───── Given entries

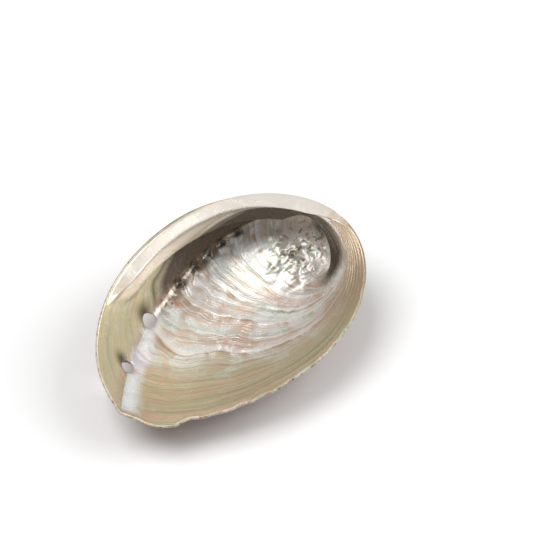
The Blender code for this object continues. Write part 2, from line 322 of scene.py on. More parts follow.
def outside(edge, inward, share):
    """Outer skin, from its edge back to the tip of the spire, with its turns."""
    turns = SPIRE_TURN * np.linspace(0, 1, OUTER_ROWS) ** ROW_SPREAD
    points, outward, _ = sheet(edge, inward, share, turns)
    size = np.exp(-GROWTH * turns)[:, None]
    thickness = LIP + (WALL - LIP) * ramp(turns, 0, WALL_RAMP)[:, None]
    fade = ramp(turns, 0, RELIEF_RAMP)[:, None]
    proud = thickness * size ** WALL_THINNING + outside_relief(points, turns, share) * fade
    skin = draw_in(points + outward * proud[:, :, None], edge, inward)
    earlier = turns > WHORL_FROM
    skin[earlier, :, 2] = np.minimum(skin[earlier, :, 2], WHORL_TOP)
    return skin, turns


def push_for_ledge(points, turns, edge, inward, share):
    """Fills the corner under the inner lip, so that it stands in as a ledge, and how far that moved."""
    full = LEDGE + LEDGE_EXTRA * ramp(share, *LEDGE_WIDENS)
    width = full * ramp(share, *LEDGE_START) * (1 - ramp(share, *LEDGE_END))
    fine = finer(np.column_stack([edge[:, :2], inward[:, :2], width]))
    pushed = points.copy()
    moved = np.zeros(points.shape[:2])
    open_side = 1 - ramp(turns, *LEDGE_STOP)
    for number, row in enumerate(pushed):
        nearest, away = nearest_edge(row, fine)
        wide = fine[nearest, 4]
        cut = LEDGE_UNDERCUT * bump(row[:, 2] - UNDERCUT_AT, UNDERCUT_REACH) * ramp(wide, 0, LEDGE)
        short = wide - cut - away
        push = 0.5 * (short + np.sqrt(short ** 2 + LEDGE_ROUNDING ** 2))
        push *= open_side[number] * ramp(wide, 0, 1) * ramp(row[:, 2], *LEDGE_FOOT)
        row[:, :2] += fine[nearest, 2:4] * push[:, None]
        moved[number] = push
    return pushed, moved


def nacre_relief(points, turns, share):
    """How far the nacre stands in from the plain spiral: growth steps, waves along them and scar lumps."""
    down = turns[:, None]
    round_share = 2 * math.pi * share
    relief = np.zeros(points.shape[:2])
    for turn in STEPS:
        wander = STEP_WANDER * np.sin(2 * round_share + turn)
        behind = down - math.radians(turn) + wander
        relief += STEP_HEIGHT * np.where(behind > 0, np.exp(-np.abs(behind) / STEP_REACH), 0)
    relief += WAVE_HEIGHT * np.sin(WAVES * down + 2 * np.sin(2 * round_share)) * np.exp(-GROWTH * down)
    scar = bump(np.linalg.norm(points - SCAR, axis=-1), SCAR_REACH)
    for row, column in np.argwhere(scar > SCAR_LEAST):
        lump = noise.fractal(Vector(points[row, column] / SCAR_LUMP), *SCAR_FRACTAL)
        relief[row, column] += SCAR_HEIGHT * scar[row, column] * lump
    return relief


def trough(points, turns):
    """How far the inside sinks under the keel: a trough, the pits in it and a dimple at each open hole."""
    size = np.exp(-GROWTH * turns)[:, None]
    keel = np.linalg.norm(points - points[:, :1], axis=-1)
    depth = TROUGH_DEPTH * size * bump(keel, TROUGH_REACH * size)
    depth_power, reach_power = PIT_SHRINKS
    for turn in CLOSED_HOLES[:PITS]:
        scale = math.exp(-GROWTH * math.radians(turn))
        row = np.abs(turns - math.radians(turn)).argmin()
        away = np.linalg.norm(points - points[row, 0], axis=-1)
        depth += PIT_DEPTH * scale ** depth_power * bump(away, PIT_REACH * scale ** reach_power)
    for turn, _ in OPEN_HOLES:
        row = np.abs(turns - math.radians(turn)).argmin()
        away = np.linalg.norm(points - points[row, 0], axis=-1)
        depth += DIMPLE_DEPTH * bump(away, DIMPLE_REACH)
    return depth


def inside(edge, inward, share):
    """Inner skin from the edge over the ledge into the pocket, its turns and how far the ledge moved it."""
    turns = POCKET_TURN * np.linspace(0, 1, INNER_ROWS) ** ROW_SPREAD
    points, outward, _ = sheet(edge, inward, share, turns)
    depth = trough(points, turns) - nacre_relief(points, turns, share)
    points = points + outward * (depth * ramp(turns, 0, TROUGH_RAMP)[:, None])[:, :, None]
    lead = np.searchsorted(turns, LEDGE_TURN)
    pushed, moved = push_for_ledge(points[lead:], turns[lead:], edge, inward, share)
    steps = np.linspace(0, 1, LEDGE_ROWS, endpoint=False)[:, None, None]
    band = points[0] * (1 - steps) + pushed[0] * steps
    band_turns = np.linspace(0, turns[lead], LEDGE_ROWS, endpoint=False)
    band_moved = np.repeat(moved[:1], LEDGE_ROWS, 0)
    skin = np.concatenate([band, pushed])
    return skin, np.r_[band_turns, turns[lead:]], np.concatenate([band_moved, moved])


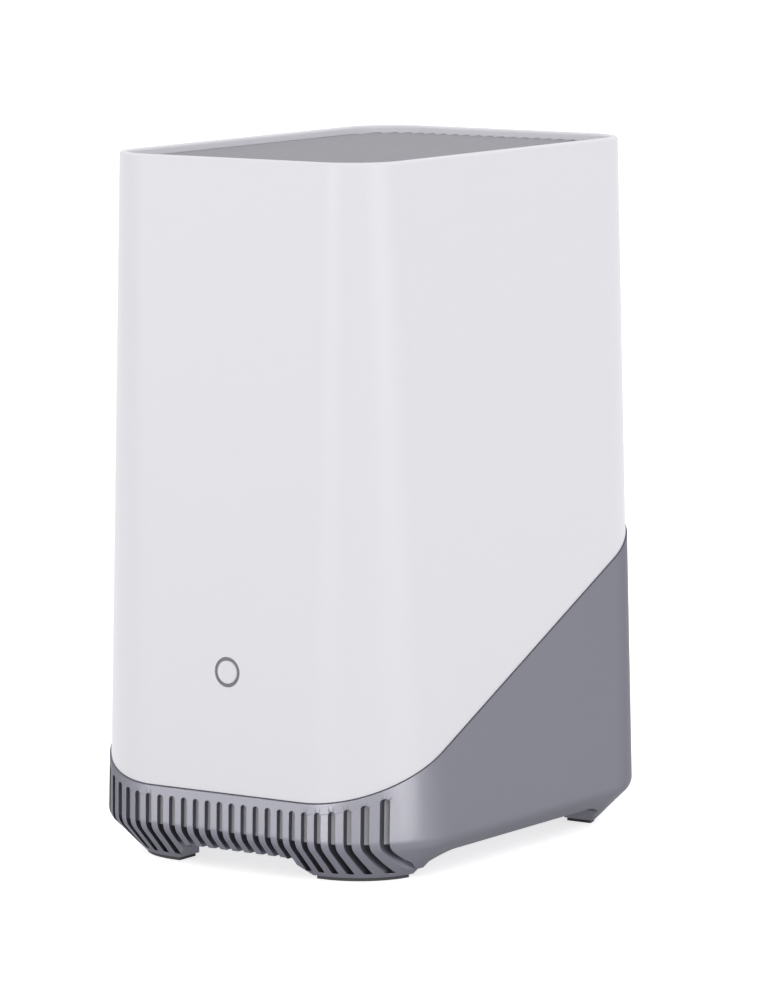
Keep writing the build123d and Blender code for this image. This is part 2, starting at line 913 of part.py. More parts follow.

──────────

**Set problem**
Look through the entries and find each line that has the string "Blender". Copy those lines.

**Finished exercise**
The Blender code for this object continues. Write part 2, from line 322 of scene.py on. More parts follow.
Keep writing the build123d and Blender code for this image. This is part 2, starting at line 913 of part.py. More parts follow.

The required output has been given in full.